Sigurd Olson wrote, “When you lose the power of wonderment, you become old, no matter how old you are. If you have the power of wonderment, you are forever young. The whole world is pristine and new and exciting. That, I think, is the secret to any artistic endeavor—as long as you can be excited, as long as you can wonder about the magnificence of the world and the whole universe, you’ll stay forever young.” To be a great landscape photographer, you need the brain of an engineer and the heart of a hopeless romantic. You need to understand the technical details of your craft, such as why you should never use a polarizer if you’re shooting a rainbow with a wide-angle lens, and you also need to get misty-eyed when you see that dazzling arc of color.

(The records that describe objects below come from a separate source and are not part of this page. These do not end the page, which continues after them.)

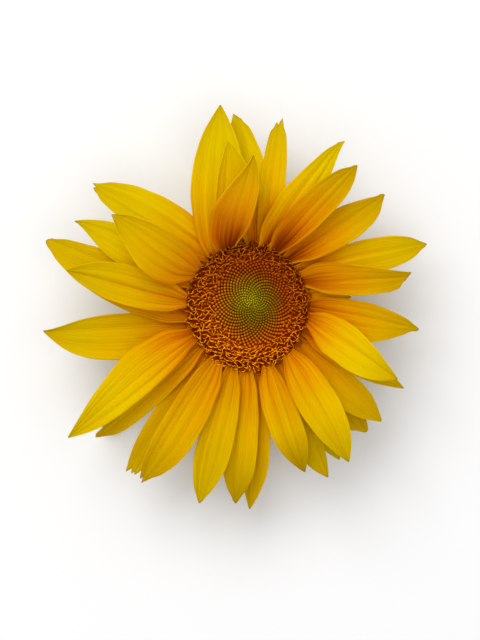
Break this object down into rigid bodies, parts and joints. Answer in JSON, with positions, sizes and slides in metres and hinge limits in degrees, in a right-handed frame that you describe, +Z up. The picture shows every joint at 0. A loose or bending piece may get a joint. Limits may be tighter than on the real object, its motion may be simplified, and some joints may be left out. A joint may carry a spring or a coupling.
{
  "type": "sunflower",
  "caption": "Cut sunflower head with layered ray petals, a seeded spiral disc, bracts and a short bent stem, lying face up.",
  "frame": {"origin": "on the surface that the flower lies on, in the middle of its plan", "axes": "+Z up, the way the flower faces; +Y to the top of the flower as pictured; +X to its right"},
  "size_m": [0.194, 0.204, 0.075],
  "materials": {
    "petal": "soft satin yellow petal tissue, orange at the claw",
    "open_floret": "matte red-brown tubes with golden stigmas",
    "bud": "matte gold to yellow-green closed buds",
    "bract": "matte hairy green leaf tissue",
    "stem": "matte hairy light green stem, pale pith at the cut"
  },
  "bodies": {
    "root": {"ray_petals": "petal", "open_florets": "open_floret", "disc_buds": "bud", "receptacle": "bract", "stem": "stem"}
  },
  "joints": []
}
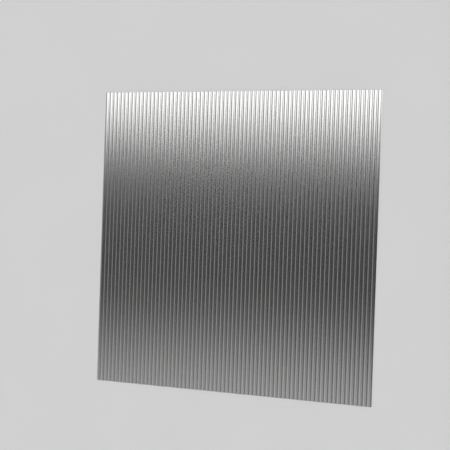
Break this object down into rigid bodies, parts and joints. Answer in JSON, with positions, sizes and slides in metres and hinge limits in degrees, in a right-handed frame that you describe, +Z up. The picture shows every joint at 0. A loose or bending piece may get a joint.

In the struggle to keep your personal rainbow alive, it helps to remember that none of us get to do this forever. I may be forever young in spirit, but my knees are 62 years old. Sometimes my spine feels older than that: I’ve had three battles so far with sciatica, one of which led to two surgeries. So treasure the time you have in the wilderness. Remind yourself, when the light fades and you stow your camera for the last time at a location, that you may never be there again.
Now you may never choose to get up before midnight to do a photo shoot, and you may regard the other parts of my advice as equally impractical and unreliable. You can believe me on one point, however: you’ll always get better pictures if you first remove the lens cap.